これらのことを、阿部さんの作品に置き換えてみましょう。

阿部さんの作品は、半ばオートマティックで、半ば意識的に描かれています。「偶然」による効果についても同じことが言えます。阿部さんの作品の美しさは、すべてが計画的ではありません。しかし偶然に出来上がったように見える美しい絵の具の発色には、意図的な下地の効果があります。

そして最終的に、私たちは阿部さんが画面に触れたいと思っている意志を、阿部さんの絵画から感じとります。その阿部さんの触覚性を、私たちは視覚的に感じることができるのです。その試行錯誤の結果、阿部さんは紙という支持体を選びました。その紙の上で阿部さんが感じている触覚性を、私たちは心地よいものとして受け止めます。全体をトータルに見れば、そういう手触り感のある作品を描きたい、という阿部さんの意志を感受しながら、私たちは阿部さんの作り出した美しい絵画を楽しむのです。

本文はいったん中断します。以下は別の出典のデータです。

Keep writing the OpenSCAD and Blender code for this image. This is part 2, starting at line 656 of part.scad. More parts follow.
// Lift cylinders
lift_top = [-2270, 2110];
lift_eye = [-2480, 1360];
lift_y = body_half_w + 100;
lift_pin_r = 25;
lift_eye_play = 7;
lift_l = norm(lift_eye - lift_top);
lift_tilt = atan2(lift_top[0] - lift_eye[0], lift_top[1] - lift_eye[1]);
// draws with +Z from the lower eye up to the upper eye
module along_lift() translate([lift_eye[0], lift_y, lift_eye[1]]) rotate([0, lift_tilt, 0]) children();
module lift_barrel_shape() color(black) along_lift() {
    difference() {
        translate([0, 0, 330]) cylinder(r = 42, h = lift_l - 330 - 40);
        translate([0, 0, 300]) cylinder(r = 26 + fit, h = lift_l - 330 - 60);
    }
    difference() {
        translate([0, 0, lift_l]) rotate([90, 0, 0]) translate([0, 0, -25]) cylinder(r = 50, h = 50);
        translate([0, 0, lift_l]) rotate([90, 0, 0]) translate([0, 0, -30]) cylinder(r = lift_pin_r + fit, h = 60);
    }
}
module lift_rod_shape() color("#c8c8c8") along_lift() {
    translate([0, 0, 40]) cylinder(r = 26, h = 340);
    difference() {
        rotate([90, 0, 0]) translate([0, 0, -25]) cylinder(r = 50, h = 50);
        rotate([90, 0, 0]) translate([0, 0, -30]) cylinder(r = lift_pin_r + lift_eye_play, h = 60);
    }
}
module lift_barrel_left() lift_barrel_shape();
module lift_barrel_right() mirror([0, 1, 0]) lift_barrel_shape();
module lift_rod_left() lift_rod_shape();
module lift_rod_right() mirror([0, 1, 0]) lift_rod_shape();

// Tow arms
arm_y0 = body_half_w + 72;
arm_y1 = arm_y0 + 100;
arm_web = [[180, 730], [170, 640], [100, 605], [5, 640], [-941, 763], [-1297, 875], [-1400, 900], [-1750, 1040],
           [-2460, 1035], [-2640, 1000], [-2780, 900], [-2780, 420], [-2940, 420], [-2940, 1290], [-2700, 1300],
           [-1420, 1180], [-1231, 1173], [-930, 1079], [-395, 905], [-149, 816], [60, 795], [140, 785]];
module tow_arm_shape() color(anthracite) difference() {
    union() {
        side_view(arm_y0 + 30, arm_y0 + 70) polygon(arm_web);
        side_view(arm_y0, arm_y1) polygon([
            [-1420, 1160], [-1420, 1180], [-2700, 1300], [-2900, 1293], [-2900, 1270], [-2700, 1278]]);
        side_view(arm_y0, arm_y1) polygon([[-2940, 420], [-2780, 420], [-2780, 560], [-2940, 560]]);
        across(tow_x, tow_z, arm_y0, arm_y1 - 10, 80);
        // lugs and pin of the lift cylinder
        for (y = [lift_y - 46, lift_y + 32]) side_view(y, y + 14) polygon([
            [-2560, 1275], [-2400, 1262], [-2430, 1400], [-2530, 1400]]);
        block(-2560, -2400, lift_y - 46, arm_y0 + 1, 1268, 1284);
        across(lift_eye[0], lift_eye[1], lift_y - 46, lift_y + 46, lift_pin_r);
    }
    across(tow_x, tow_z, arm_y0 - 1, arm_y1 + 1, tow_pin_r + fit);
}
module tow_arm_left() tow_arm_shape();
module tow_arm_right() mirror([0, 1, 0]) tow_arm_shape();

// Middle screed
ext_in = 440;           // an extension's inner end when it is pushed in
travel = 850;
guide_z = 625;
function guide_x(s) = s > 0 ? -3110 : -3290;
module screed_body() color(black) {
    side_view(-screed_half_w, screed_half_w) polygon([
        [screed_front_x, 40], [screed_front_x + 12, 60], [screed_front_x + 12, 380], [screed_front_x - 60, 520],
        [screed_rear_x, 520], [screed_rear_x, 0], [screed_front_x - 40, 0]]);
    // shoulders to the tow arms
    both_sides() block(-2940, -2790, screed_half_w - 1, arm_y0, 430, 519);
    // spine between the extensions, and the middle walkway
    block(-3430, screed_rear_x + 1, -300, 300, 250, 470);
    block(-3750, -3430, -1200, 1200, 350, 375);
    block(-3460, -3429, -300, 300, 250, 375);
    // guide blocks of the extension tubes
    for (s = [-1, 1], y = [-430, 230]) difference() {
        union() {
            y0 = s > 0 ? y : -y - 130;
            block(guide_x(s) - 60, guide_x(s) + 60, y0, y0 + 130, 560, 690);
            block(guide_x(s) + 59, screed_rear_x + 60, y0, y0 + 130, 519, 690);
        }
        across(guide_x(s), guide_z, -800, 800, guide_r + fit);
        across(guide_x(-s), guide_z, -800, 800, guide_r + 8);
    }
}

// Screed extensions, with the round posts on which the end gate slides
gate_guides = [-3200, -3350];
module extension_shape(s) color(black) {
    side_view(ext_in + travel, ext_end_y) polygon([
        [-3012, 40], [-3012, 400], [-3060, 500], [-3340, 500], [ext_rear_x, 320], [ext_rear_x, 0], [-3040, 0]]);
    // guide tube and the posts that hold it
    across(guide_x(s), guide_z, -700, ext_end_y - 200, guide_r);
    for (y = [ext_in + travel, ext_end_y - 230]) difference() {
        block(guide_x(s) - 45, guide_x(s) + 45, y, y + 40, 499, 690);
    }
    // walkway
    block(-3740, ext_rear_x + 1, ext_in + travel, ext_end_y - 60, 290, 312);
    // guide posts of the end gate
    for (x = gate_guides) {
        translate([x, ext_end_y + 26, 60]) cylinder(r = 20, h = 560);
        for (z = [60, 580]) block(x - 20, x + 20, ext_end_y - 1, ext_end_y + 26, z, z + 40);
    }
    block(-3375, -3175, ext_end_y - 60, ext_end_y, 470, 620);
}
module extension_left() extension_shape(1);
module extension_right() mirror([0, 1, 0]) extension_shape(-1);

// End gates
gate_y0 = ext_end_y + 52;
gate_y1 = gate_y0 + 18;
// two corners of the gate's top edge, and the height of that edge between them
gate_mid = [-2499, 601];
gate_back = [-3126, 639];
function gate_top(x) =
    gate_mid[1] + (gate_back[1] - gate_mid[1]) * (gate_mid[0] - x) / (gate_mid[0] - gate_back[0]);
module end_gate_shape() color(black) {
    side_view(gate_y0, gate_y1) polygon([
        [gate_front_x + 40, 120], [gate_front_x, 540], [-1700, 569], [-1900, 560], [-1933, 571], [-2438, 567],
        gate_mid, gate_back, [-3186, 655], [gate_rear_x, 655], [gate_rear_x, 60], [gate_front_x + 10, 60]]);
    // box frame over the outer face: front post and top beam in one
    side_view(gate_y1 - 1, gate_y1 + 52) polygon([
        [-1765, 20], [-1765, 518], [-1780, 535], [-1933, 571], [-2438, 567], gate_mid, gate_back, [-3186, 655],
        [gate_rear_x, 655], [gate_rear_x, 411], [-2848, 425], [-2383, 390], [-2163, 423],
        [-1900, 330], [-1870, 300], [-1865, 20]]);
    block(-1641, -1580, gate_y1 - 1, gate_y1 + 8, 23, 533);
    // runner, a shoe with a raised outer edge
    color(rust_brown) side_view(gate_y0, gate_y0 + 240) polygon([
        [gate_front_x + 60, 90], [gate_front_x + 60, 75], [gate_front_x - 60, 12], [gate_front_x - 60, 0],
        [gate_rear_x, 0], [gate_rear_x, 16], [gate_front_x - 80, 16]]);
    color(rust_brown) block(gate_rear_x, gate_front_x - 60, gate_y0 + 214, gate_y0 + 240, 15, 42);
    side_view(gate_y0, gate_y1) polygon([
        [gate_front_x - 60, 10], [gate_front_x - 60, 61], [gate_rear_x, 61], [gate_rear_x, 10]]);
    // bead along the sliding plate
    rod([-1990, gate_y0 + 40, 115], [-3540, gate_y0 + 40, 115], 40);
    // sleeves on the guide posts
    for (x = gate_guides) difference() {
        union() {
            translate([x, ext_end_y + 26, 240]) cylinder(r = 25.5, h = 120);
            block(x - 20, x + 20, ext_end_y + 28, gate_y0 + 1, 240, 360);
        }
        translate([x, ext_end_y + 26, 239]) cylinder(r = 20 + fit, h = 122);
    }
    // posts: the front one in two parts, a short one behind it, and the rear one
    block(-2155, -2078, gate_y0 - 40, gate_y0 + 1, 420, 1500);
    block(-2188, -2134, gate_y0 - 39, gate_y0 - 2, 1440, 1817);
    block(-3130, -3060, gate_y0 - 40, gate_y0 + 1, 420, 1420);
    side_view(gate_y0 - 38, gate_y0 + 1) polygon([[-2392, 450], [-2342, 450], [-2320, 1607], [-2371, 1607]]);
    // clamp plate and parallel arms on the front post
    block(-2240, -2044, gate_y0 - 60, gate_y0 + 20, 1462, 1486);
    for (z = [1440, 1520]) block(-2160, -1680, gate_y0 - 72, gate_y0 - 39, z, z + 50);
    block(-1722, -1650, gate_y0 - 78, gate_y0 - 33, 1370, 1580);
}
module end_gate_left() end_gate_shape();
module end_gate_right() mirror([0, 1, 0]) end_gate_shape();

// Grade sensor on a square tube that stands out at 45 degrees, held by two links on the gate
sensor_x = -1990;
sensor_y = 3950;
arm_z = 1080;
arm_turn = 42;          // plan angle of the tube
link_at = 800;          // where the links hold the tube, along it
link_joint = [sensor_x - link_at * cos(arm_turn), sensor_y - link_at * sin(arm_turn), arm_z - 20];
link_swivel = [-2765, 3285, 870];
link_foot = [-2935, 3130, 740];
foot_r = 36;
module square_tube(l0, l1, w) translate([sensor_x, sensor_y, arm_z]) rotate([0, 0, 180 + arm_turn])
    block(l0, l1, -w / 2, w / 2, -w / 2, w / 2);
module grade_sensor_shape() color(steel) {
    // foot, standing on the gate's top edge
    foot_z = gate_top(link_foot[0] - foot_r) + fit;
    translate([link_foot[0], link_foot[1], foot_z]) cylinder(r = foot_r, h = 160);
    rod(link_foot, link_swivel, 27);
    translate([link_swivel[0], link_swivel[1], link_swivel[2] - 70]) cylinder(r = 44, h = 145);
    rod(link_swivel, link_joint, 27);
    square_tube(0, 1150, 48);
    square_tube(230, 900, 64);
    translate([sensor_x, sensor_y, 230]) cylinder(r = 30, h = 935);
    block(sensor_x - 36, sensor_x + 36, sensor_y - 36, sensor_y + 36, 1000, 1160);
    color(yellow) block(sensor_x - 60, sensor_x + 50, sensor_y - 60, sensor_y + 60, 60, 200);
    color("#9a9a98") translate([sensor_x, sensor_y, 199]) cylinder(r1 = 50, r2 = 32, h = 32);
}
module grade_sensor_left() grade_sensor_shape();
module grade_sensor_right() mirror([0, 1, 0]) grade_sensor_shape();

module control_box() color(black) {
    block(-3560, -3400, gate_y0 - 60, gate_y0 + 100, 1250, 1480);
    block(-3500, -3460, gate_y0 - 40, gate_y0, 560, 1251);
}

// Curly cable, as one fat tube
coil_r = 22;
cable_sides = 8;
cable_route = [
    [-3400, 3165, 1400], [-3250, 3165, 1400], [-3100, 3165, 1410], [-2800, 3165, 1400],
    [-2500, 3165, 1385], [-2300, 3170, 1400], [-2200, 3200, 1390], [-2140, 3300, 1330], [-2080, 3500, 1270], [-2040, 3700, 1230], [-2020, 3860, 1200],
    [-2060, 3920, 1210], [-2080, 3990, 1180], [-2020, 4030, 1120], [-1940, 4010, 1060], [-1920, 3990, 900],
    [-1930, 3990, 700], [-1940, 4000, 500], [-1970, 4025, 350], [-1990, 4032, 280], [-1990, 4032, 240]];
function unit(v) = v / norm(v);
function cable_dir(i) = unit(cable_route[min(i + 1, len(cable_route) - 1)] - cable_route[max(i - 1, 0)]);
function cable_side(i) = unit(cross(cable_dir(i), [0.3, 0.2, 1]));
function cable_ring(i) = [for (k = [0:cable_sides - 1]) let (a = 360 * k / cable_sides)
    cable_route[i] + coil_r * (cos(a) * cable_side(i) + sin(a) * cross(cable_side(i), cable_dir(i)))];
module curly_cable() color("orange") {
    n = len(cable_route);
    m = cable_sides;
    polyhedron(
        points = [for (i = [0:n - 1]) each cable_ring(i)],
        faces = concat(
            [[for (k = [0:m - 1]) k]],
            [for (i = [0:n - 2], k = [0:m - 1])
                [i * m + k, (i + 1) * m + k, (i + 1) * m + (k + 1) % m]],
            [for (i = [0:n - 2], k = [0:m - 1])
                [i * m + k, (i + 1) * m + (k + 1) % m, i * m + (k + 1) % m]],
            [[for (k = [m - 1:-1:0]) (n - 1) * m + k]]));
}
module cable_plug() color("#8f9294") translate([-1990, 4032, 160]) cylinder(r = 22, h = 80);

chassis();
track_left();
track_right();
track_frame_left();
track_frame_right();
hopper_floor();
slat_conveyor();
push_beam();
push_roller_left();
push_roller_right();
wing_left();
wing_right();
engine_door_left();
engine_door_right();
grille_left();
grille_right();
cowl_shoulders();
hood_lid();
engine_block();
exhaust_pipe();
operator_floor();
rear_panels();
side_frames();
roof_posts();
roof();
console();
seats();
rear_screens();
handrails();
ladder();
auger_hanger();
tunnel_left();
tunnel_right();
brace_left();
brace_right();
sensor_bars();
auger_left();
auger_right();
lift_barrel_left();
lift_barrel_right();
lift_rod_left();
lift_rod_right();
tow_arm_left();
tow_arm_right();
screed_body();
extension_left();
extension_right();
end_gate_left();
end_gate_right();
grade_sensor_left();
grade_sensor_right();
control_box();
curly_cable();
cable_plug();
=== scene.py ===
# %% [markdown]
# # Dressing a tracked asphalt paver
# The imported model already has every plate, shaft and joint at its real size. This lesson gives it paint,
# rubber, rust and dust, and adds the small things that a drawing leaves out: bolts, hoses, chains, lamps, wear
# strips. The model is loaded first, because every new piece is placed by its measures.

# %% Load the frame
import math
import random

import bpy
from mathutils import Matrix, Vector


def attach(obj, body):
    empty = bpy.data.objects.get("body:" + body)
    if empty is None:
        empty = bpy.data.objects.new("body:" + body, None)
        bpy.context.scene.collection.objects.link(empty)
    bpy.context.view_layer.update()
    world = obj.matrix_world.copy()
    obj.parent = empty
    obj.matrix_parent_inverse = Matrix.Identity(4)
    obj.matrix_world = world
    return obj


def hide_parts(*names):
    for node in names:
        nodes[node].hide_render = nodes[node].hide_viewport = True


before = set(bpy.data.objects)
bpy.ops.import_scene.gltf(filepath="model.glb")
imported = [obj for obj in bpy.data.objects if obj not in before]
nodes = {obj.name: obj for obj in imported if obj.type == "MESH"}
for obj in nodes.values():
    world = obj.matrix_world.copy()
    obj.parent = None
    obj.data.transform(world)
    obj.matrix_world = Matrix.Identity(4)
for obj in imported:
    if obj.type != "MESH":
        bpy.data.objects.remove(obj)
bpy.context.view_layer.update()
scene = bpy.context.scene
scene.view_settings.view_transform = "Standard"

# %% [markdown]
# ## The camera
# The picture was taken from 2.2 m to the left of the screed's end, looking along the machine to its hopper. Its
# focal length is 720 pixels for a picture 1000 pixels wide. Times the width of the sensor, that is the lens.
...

これがもしも阿部さんの意志が感じられない、美しいだけの作品だったらどうでしょうか。私はそこに楽しみを見出すことができません。オートマティックな方法がうまく機能し、そこにはハッとするような偶然性が現れていたとしても、それはそれだけの作品です。現在、そういう作品が高値で取引され、描いた画家は巨匠として扱われています。私は彼の絵を貶めるつもりはありませんが、もう少し世界全体が人間味のある絵の楽しみ方をしたらいいのに、というふうに思います。

 

いろいろと書きましたが、何はともあれ、阿部さんの作品の実物に多くの方が出会っていただきたいと願っています。はじめの方で書いたように、写真では伝わらない絵の良さが、阿部さんの作品にはあります。そして文章でできることは、そのことを説明することだけです。

 

もしもあなたが東京の遠方に住んでいて、なかなか私の紹介する展覧会を見に行けない方だとしたら、いつもこんな書き方をして申し訳ありません。でも私自身にだって、見に行きたくても行けない展覧会が山ほどあります。そういう場合は、ご自分で見に行くことができる身近な作品を、少しでも多く見に行くことにしたらいかがでしょうか?そしていつか、何かのおりにそれぞれの感動を分かちあえる日が来たら、とても楽しいでしょうね。

多くの方と出会えるそんな日を夢見て、また展覧会場に足を運ぶことにしましょう。